**TO BE DONE:** Beginning at the line with "const breccia = new", output each line to the end of the listing below exactly, please.

* * * * * * *

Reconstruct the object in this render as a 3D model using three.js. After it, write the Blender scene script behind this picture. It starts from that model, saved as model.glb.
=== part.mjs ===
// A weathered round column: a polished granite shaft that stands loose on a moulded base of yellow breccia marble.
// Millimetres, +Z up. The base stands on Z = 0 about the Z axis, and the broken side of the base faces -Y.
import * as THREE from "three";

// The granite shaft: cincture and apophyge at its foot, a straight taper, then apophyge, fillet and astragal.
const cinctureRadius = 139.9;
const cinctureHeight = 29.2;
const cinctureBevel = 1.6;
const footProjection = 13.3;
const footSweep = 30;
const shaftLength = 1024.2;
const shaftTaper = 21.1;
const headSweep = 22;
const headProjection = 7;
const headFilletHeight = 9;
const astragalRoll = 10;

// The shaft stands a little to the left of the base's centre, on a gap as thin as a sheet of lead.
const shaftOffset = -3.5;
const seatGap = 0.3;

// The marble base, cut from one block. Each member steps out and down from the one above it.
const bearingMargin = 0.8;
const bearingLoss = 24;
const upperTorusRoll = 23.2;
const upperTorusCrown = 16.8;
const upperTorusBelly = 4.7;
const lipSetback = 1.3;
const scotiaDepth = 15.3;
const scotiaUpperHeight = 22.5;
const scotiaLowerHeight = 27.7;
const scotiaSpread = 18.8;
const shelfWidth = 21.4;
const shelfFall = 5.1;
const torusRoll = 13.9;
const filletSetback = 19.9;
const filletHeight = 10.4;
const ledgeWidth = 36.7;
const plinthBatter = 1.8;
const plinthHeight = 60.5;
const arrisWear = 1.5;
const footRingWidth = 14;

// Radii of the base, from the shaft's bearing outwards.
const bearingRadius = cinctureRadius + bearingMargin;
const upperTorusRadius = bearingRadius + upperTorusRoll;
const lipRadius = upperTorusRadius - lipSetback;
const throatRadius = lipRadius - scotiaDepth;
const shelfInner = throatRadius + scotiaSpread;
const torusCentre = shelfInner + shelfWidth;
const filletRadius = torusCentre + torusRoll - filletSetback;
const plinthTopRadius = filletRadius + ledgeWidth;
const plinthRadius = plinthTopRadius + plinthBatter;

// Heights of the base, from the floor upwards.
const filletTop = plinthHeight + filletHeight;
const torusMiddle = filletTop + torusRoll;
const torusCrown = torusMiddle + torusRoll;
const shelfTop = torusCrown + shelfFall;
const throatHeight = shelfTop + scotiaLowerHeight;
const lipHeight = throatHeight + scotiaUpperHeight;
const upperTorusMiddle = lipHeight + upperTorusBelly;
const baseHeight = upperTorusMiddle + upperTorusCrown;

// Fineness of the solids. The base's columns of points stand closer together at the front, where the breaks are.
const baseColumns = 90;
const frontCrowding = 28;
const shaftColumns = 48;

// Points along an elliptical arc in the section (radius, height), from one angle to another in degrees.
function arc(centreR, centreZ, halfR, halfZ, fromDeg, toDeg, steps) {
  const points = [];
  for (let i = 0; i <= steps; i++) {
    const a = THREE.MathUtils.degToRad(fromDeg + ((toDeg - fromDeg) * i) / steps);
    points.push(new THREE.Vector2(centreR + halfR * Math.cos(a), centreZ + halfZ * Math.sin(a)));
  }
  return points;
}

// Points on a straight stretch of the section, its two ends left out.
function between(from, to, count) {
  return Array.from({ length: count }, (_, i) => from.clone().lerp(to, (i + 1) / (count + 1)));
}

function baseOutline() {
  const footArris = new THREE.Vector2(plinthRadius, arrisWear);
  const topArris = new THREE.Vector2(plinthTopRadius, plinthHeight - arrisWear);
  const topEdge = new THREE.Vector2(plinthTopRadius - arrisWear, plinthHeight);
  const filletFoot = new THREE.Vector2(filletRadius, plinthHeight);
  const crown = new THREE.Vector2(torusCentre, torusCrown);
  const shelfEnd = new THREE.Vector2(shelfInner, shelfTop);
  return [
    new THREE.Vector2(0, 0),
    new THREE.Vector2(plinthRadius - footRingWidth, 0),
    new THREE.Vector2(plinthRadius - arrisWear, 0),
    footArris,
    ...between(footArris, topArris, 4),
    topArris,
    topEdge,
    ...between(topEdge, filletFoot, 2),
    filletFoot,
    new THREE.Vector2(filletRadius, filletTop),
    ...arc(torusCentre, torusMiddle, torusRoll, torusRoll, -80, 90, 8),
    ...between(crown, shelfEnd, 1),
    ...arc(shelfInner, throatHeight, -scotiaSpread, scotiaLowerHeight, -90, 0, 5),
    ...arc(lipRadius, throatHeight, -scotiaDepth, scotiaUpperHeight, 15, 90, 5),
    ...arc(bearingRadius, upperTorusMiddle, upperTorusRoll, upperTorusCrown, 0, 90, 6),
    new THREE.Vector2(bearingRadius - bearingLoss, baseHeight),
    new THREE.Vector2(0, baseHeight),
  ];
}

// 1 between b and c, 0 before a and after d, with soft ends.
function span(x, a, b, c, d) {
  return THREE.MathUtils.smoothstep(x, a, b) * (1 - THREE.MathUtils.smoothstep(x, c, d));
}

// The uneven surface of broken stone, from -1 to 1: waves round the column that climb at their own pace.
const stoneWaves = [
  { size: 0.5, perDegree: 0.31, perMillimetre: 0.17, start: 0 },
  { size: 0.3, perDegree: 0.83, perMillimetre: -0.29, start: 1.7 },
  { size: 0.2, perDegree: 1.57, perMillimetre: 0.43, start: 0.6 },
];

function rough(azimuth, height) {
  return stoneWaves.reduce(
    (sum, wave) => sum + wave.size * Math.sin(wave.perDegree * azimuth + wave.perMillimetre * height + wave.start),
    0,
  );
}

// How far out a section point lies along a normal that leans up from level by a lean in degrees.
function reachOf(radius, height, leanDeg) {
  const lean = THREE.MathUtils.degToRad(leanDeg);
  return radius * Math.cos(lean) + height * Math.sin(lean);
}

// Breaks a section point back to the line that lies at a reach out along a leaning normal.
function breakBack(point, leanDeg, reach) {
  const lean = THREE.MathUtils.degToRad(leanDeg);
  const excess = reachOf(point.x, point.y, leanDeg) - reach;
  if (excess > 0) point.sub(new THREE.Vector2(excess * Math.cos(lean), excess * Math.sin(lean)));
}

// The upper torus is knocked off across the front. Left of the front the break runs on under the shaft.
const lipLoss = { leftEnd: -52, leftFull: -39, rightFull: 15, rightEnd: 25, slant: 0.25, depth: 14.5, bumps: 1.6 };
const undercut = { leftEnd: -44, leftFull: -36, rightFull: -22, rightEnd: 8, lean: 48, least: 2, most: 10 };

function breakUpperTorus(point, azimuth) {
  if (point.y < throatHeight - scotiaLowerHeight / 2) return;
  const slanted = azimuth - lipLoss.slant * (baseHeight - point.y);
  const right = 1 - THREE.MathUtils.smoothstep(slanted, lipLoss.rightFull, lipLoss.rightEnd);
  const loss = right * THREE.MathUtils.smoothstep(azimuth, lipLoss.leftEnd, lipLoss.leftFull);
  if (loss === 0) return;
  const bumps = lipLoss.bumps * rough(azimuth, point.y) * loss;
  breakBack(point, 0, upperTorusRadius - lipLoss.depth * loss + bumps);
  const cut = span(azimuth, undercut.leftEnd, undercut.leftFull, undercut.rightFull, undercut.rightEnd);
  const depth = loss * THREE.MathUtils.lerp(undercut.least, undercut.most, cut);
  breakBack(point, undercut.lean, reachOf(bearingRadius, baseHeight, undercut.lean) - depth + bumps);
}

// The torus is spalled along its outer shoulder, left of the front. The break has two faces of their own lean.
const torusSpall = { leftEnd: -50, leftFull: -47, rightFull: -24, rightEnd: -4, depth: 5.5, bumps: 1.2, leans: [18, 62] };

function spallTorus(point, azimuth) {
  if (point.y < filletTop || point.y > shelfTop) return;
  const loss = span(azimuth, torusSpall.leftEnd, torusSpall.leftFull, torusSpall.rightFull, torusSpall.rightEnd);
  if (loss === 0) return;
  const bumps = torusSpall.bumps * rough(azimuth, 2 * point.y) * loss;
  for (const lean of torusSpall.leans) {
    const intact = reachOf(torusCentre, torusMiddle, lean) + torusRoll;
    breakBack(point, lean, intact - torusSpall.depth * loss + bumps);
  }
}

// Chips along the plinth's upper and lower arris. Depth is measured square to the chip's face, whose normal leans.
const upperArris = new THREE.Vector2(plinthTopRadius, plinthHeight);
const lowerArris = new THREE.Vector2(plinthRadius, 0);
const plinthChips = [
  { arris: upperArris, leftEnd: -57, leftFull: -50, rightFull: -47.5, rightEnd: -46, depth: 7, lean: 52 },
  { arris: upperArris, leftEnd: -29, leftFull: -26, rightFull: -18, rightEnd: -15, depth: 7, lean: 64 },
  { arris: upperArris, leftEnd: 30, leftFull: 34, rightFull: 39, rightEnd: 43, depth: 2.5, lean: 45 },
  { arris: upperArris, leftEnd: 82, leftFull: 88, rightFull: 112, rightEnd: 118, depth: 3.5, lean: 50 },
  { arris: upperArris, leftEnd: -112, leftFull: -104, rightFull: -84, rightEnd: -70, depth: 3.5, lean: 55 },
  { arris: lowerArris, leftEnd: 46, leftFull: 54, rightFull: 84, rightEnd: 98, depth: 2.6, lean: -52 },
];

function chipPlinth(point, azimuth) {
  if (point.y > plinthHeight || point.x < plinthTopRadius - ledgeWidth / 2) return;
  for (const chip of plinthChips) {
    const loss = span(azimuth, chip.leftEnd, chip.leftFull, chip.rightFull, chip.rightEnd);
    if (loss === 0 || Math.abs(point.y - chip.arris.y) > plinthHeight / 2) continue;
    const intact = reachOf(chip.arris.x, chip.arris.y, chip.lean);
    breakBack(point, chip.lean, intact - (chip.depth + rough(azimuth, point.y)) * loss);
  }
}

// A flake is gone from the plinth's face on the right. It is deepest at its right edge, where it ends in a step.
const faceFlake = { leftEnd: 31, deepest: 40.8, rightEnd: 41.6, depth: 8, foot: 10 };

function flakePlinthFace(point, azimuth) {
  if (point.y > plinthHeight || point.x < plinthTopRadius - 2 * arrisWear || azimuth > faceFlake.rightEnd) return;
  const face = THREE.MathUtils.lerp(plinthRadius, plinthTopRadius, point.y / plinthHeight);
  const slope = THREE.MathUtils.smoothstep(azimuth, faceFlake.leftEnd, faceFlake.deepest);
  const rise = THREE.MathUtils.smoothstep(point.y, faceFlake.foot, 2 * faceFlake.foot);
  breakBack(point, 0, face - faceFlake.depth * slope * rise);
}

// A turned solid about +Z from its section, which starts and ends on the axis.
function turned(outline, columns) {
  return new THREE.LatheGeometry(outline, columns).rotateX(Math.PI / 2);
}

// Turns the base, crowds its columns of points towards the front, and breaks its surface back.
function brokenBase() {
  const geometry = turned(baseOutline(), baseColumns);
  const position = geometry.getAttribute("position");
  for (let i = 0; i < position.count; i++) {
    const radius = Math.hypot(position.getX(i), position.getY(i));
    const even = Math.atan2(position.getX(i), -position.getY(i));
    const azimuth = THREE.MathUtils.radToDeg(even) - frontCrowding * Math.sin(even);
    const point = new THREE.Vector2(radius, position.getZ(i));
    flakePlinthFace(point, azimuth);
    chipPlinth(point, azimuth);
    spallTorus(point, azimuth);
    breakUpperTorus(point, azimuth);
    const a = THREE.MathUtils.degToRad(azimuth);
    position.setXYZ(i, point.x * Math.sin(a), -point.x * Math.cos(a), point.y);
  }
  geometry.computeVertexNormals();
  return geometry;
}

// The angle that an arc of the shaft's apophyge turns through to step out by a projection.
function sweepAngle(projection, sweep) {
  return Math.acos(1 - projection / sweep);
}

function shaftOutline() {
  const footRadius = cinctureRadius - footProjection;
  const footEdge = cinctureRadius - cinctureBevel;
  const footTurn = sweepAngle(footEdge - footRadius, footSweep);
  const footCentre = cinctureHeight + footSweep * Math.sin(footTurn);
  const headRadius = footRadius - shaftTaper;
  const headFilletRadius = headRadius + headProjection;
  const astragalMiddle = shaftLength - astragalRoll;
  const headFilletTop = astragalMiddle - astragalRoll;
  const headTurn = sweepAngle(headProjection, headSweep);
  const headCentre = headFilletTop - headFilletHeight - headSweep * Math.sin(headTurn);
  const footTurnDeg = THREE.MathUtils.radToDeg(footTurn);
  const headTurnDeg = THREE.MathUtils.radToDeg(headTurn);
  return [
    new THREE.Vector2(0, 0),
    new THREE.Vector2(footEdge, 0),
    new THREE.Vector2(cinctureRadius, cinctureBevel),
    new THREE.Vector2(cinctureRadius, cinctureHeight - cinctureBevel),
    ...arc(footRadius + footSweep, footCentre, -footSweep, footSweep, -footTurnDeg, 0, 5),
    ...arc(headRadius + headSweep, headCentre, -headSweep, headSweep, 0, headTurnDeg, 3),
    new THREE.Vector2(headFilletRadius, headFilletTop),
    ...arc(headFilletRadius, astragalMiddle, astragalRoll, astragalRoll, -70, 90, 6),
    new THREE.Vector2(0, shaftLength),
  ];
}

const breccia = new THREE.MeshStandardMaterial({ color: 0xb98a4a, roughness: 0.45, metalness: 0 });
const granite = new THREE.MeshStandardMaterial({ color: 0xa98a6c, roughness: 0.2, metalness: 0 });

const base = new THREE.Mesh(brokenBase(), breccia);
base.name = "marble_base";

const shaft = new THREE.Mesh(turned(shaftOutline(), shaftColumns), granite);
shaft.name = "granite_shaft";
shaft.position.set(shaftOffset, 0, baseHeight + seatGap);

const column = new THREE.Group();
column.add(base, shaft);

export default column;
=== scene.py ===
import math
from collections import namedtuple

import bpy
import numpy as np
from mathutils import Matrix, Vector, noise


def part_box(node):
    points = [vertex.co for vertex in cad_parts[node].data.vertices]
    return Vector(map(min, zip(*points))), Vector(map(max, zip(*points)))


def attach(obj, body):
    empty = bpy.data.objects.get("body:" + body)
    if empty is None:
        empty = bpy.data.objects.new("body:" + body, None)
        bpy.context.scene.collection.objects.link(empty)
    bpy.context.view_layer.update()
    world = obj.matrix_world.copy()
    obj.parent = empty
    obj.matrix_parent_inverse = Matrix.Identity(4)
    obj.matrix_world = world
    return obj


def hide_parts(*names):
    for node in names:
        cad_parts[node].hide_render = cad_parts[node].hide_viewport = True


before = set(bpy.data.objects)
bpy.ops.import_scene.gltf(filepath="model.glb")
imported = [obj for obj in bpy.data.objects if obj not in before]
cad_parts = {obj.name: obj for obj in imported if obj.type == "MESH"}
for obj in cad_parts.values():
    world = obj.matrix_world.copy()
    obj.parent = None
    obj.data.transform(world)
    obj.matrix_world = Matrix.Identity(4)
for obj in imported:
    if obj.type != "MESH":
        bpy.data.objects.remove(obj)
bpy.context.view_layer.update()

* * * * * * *

**COMPLETE OUTPUT:**
const breccia = new THREE.MeshStandardMaterial({ color: 0xb98a4a, roughness: 0.45, metalness: 0 });
const granite = new THREE.MeshStandardMaterial({ color: 0xa98a6c, roughness: 0.2, metalness: 0 });

const base = new THREE.Mesh(brokenBase(), breccia);
base.name = "marble_base";

const shaft = new THREE.Mesh(turned(shaftOutline(), shaftColumns), granite);
shaft.name = "granite_shaft";
shaft.position.set(shaftOffset, 0, baseHeight + seatGap);

const column = new THREE.Group();
column.add(base, shaft);

export default column;
=== scene.py ===
import math
from collections import namedtuple

import bpy
import numpy as np
from mathutils import Matrix, Vector, noise


def part_box(node):
    points = [vertex.co for vertex in cad_parts[node].data.vertices]
    return Vector(map(min, zip(*points))), Vector(map(max, zip(*points)))


def attach(obj, body):
    empty = bpy.data.objects.get("body:" + body)
    if empty is None:
        empty = bpy.data.objects.new("body:" + body, None)
        bpy.context.scene.collection.objects.link(empty)
    bpy.context.view_layer.update()
    world = obj.matrix_world.copy()
    obj.parent = empty
    obj.matrix_parent_inverse = Matrix.Identity(4)
    obj.matrix_world = world
    return obj


def hide_parts(*names):
    for node in names:
        cad_parts[node].hide_render = cad_parts[node].hide_viewport = True


before = set(bpy.data.objects)
bpy.ops.import_scene.gltf(filepath="model.glb")
imported = [obj for obj in bpy.data.objects if obj not in before]
cad_parts = {obj.name: obj for obj in imported if obj.type == "MESH"}
for obj in cad_parts.values():
    world = obj.matrix_world.copy()
    obj.parent = None
    obj.data.transform(world)
    obj.matrix_world = Matrix.Identity(4)
for obj in imported:
    if obj.type != "MESH":
        bpy.data.objects.remove(obj)
bpy.context.view_layer.update()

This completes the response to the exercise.